**WORK TO COMPLETE**
Write the data out again in full, with no departure from the original.

**DATA EXTRACT**

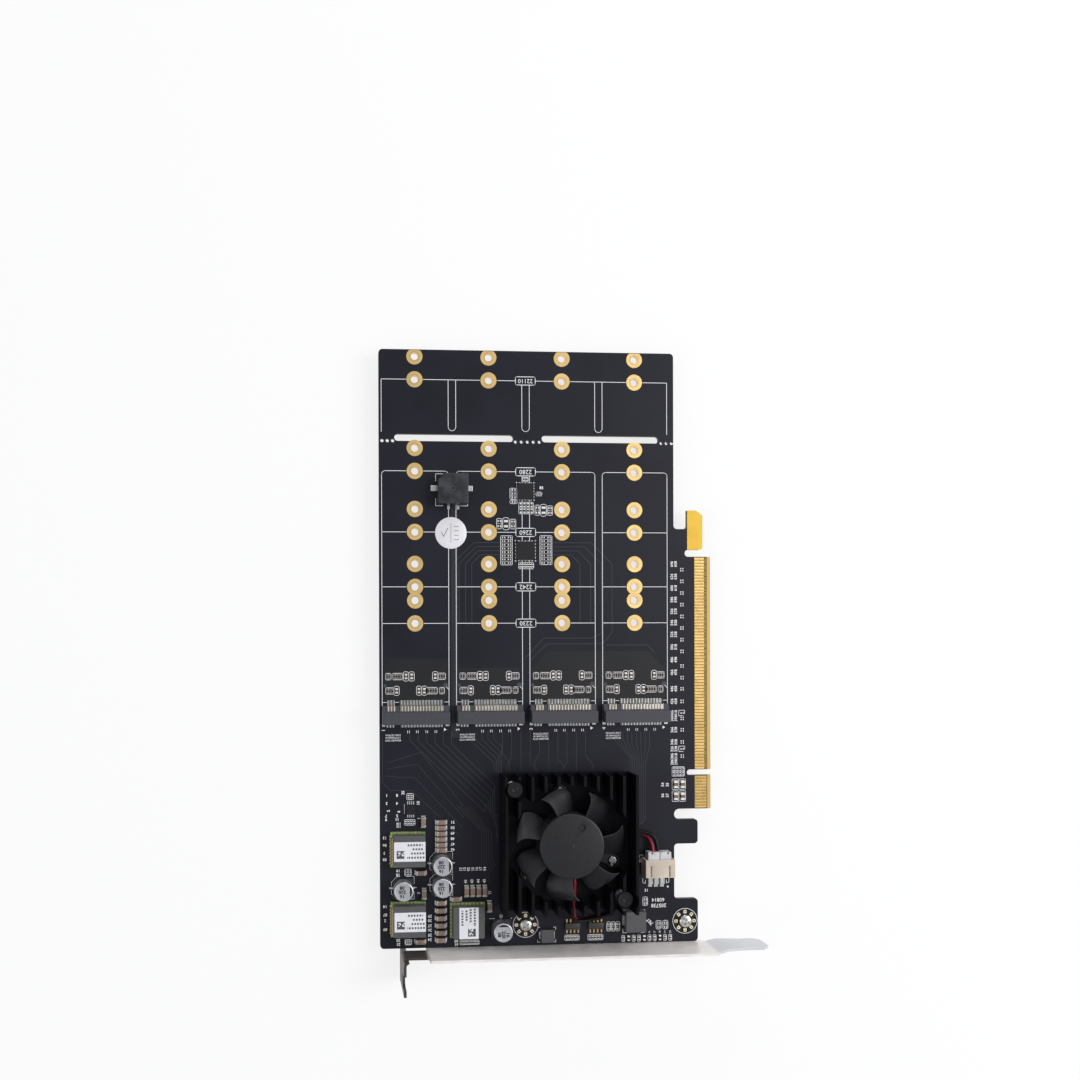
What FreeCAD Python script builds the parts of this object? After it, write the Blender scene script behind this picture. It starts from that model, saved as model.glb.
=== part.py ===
import FreeCAD, Part

import math
import os
import Sketcher

# Adapter card that carries M.2 solid-state drives in a x16 expansion slot, with
# four sockets on the component side and four on the back.
#
# Frame: origin at the middle of the board's thickness, on the finger edge, at the
# centre of the key notch. +X points into the slot, +Y along the card away from the
# bracket, +Z out of the component side. Lengths are millimetres.

Vector = FreeCAD.Vector
doc = FreeCAD.newDocument("m2_adapter_card")

# ---------------------------------------------------------------- driving sizes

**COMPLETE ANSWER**
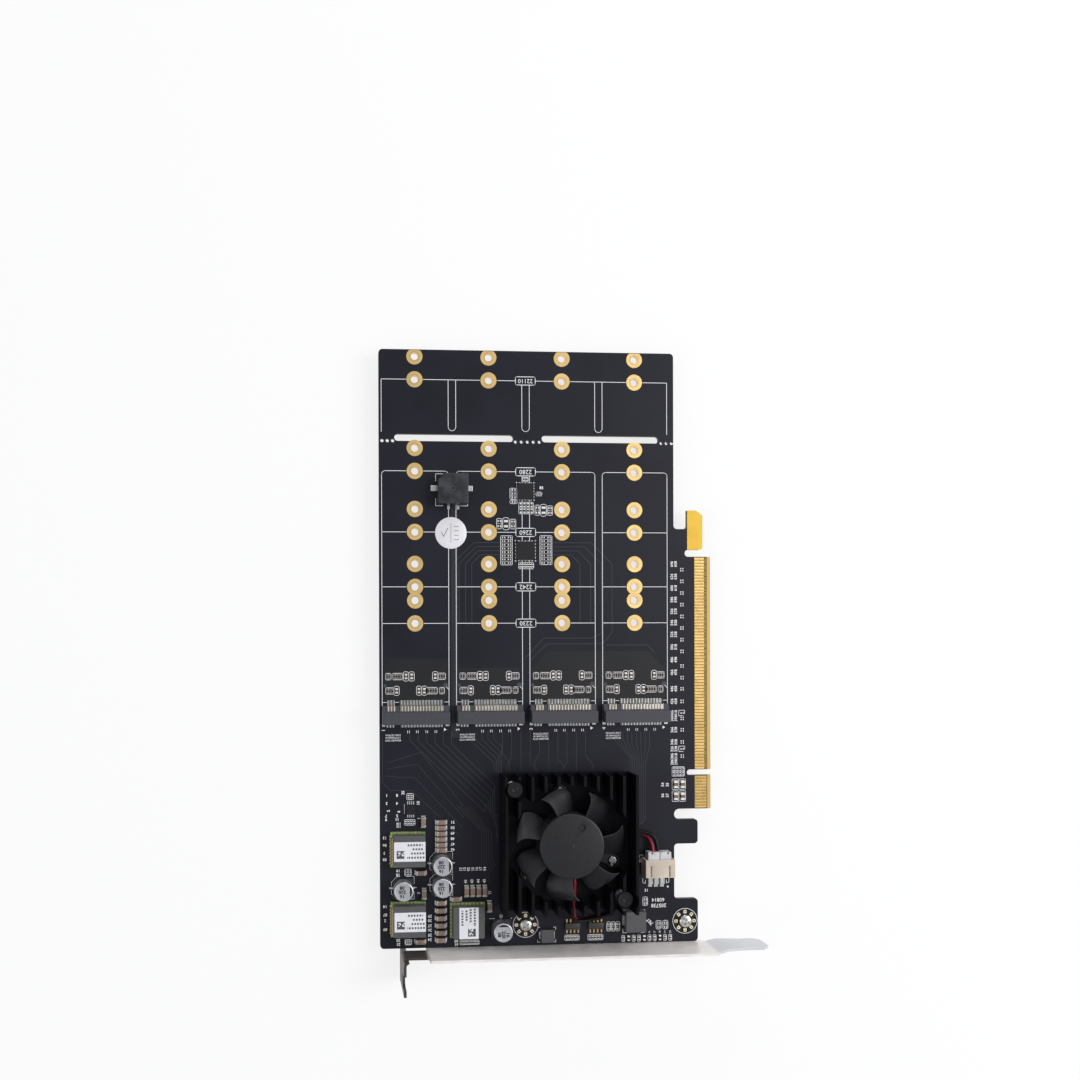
What FreeCAD Python script builds the parts of this object? After it, write the Blender scene script behind this picture. It starts from that model, saved as model.glb.
=== part.py ===
import FreeCAD, Part

import math
import os
import Sketcher

# Adapter card that carries M.2 solid-state drives in a x16 expansion slot, with
# four sockets on the component side and four on the back.
#
# Frame: origin at the middle of the board's thickness, on the finger edge, at the
# centre of the key notch. +X points into the slot, +Y along the card away from the
# bracket, +Z out of the component side. Lengths are millimetres.

Vector = FreeCAD.Vector
doc = FreeCAD.newDocument("m2_adapter_card")

# ---------------------------------------------------------------- driving sizes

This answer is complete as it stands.